The question of the hour is of course whether the Tony Hawk mavens, Activision, can take over the franchise properly, as the Red Octane/Harmonix split is sure to ruffle some feathers. But Activision does a great job of mixing the perfect bands (Slipknot, Metallica, Dragon Force! They’re all there) to make for a rich experience where the only thing keeping you back from rocking with your, erm, third leg, out is how quickly you can shift from orange to blue to green to yellow in the allotted time.
Also, it seems that contrary to popular belief, the track listing actually can get better than the last game’s, as this list here is much more diverse and spread out (Thanks for not mixing bluegrass with my metal this time, folks!). This makes for a more focused career mode, where you feel that you actually wouldn’t get a raised eyebrow or shrugged shoulders if you played these set numbers in a row at the same venue.
And then there are the boss battles. I was pretty skeptical about this feature when I first heard they would be in the game, but now that I’ve played them, I’m actually pretty disappointed that there are so few of them to fight through. In a nut shell, your opponent—whether it be Tom Morello, Slash from GnR fame, or even the God of Rock himself—plays a few notes that you follow off in a spiraling duet where you have to knock his rhythm off course by hitting note breakers. These “breakers” can do everything from throwing off his whammy bar, kicking the difficulty up a bit, and even overloading their amp so they get too much feedback. It’s like Puzzle Kombat only with guitar strings. Wicked.
I also really dig how Activision picked up some licensed songs and actually got the original recordings (And also some new, just added ones) this time around. Because really, who can actually match the strained intensity of Billy Corgan’s or James Hetfield’s voices? It was a smart move on their part, especially since Rock Band has a whole slew of them in their game.

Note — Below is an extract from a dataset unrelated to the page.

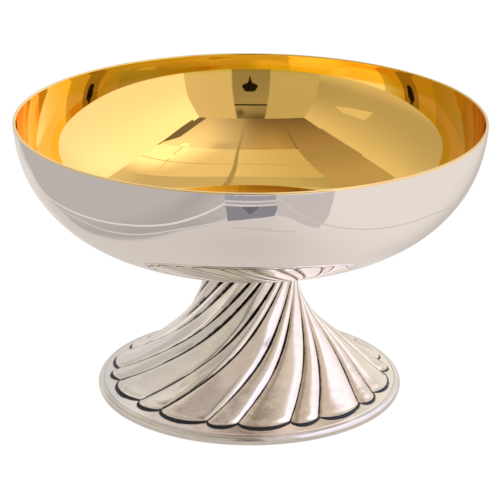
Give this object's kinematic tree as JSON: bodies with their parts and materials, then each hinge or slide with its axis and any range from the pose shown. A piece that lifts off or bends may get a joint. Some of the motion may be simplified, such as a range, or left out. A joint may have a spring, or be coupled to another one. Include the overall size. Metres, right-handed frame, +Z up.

But then there are the problems. And though none of them are really tantamount to hindering the game’s awesome experience, they certainly need to be ironed out by the time the next iteration or – God help us – side project comes out.
First, I have to talk about the difficulty—it’s too lopsided! If you’ve ever played either one of the games in the famed series, then you’ll realize that medium is the new easy, as the game is just far too slow if you’re actually used to that setting. But when you ramp it up to hard, look out, as said boss battles will KICK-YOUR-ASS (Slash offsetting my difficulty to EXPERT is not what I was looking forward to). Sure, it’s manageable, but as of this time, I still haven’t beaten the game on hard. You see, there’s this Slayer song, at the end, and, yeah…
Also, I’m not all that big a fan of the fact that prog-rock bands have still not made an appearance in the series. Come on! “Long Distance Runaround,” “Roundabout,” “Going for the One.” All classics! Of course, this is being really picky, but still. And the co-op mode is still a little lacking, as in, the song list is far too short. Also, I’d love to play a whole game on just bass, which again, isn’t an option—I’ll have to wait for Rock Band for that.
All and all, though, these are just minor quibbles to an amazing experience. By all means, get both Guitar Hero and Rock Band if you can afford both. But if you’re looking for the whole, drums, bass, and vocals vibe, you may want to wait. This journey is gee-tar flicker only.